Servicing Rights Sold

Ezekiel S. Ketchum, Meridian's president and chief operating officer, said the company is dealing with the problem. The bank sold $1.2 billion in servicing rights so far this year and is looking to sell more. Its remaining servicing portfolio stands at $8 billion.

Even that is too much, in the eyes of some analysts who believe Meridian should consider getting out of the business.

"Servicing is less of a strategic business than originations," said Mr. Lawrence of Janney Montgomery. "I'm sure they've thought about the longevity of being in the mortgage servicing business."

Mr. Ketchum said the bank is evaluating its options, but stopped short of saying that Meridian is planning to bail out of mortgage servicing. And its origination business, he pointed out, is strong.
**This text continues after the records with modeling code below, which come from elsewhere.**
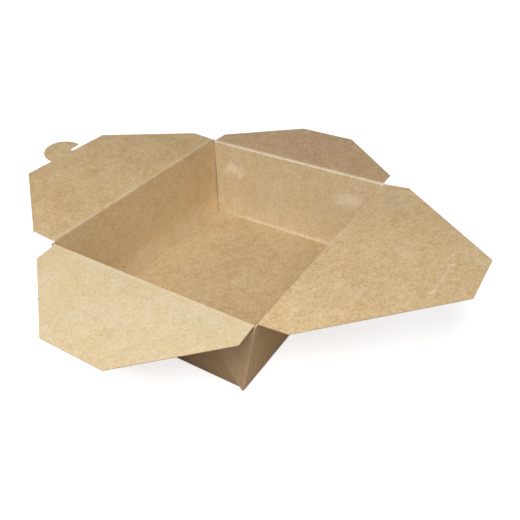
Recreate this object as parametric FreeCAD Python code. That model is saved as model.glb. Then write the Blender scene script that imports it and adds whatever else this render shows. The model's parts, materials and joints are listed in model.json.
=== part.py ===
import FreeCAD, Part
import math
import os

Vector = FreeCAD.Vector

# A takeaway box folded from one sheet of board. Millimetres, +Z up, origin in the middle under the base.
# The slot flap is on the -Y side, the tongue flap on the +Y side and an end flap at each end of X.
# Lengths and widths of the base and mouth are taken at the middle of the board.

# Box body
board = 0.45
height = 56.0
mouth_length = 174.0
mouth_width = 138.0
base_length = 160.0
base_width = 120.0
inner_crease_radius = 0.2

# Corner webs, folded double against the outside of the end walls
web_gap = 0.2
web_drop = 3.5
corner_gap_base = 0.15
corner_gap_rim = 1.0
corner_fold_radius = 0.35
ply_overlap = 0.05

# Lid flaps: how they stand in the open box, and how far they fold down outside it
tongue_flap_angle = 4.0
slot_flap_angle = 5.0
left_flap_angle = -6.0
right_flap_angle = -1.0
long_flap_fold_down = 40.0
end_flap_fold_down = 60.0
layer_gap = 0.25
hinge_gap = 0.1
corner_inset = 1.0
root_overlap = 0.6
outline_radius = 0.9

# Score line pressed into each flap's inside, beside its crease
score_place = 1.5
score_width = 0.8
score_depth = 0.12

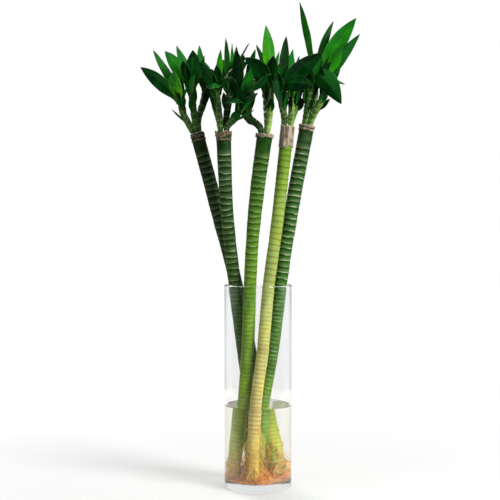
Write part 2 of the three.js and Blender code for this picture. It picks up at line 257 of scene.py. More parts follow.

The company currently holds $1.2 billion of its own mortgage loans.

Approval Process Streamlined

Meridian recently worked with the consulting firm Arthur D. Little Inc. to reengineer its mortgage business, including the speeding up of the approval process. processing, and cost cutting.

"We've reduced the time it takes to process the loan down to a quarter of the previous turnaround" which was 35 to 40 days, said Mr. Ketchum.

The bank is also revamping its asset management subsidiary, which provides trust services and money management products for individuals, corporations, and institutions. Though assets under management have grown from $5 billion in 1991 to $5.8 billion today, revenue growth has not kept pace with expenses related to back-office systems, bank officials say.

The business, which includes a California-based trust subsidiary and a Pennsylvania-based investment management and trust bank, earned $1.9 million in the first six months of this year, down $200 million from the same period a year ago.

Mr. McCullough is considering his options to grow the business, including acquiring a brokerage firm.

Meanwhile, Mr. McCullough is proceeding full-speed ahead on other fronts. He's looking for more branches to acquire in New Jersey and wants to enter Maryland in the near future. That would be a new market for Meridian, proving that Mr. McCullough is not through dabbling.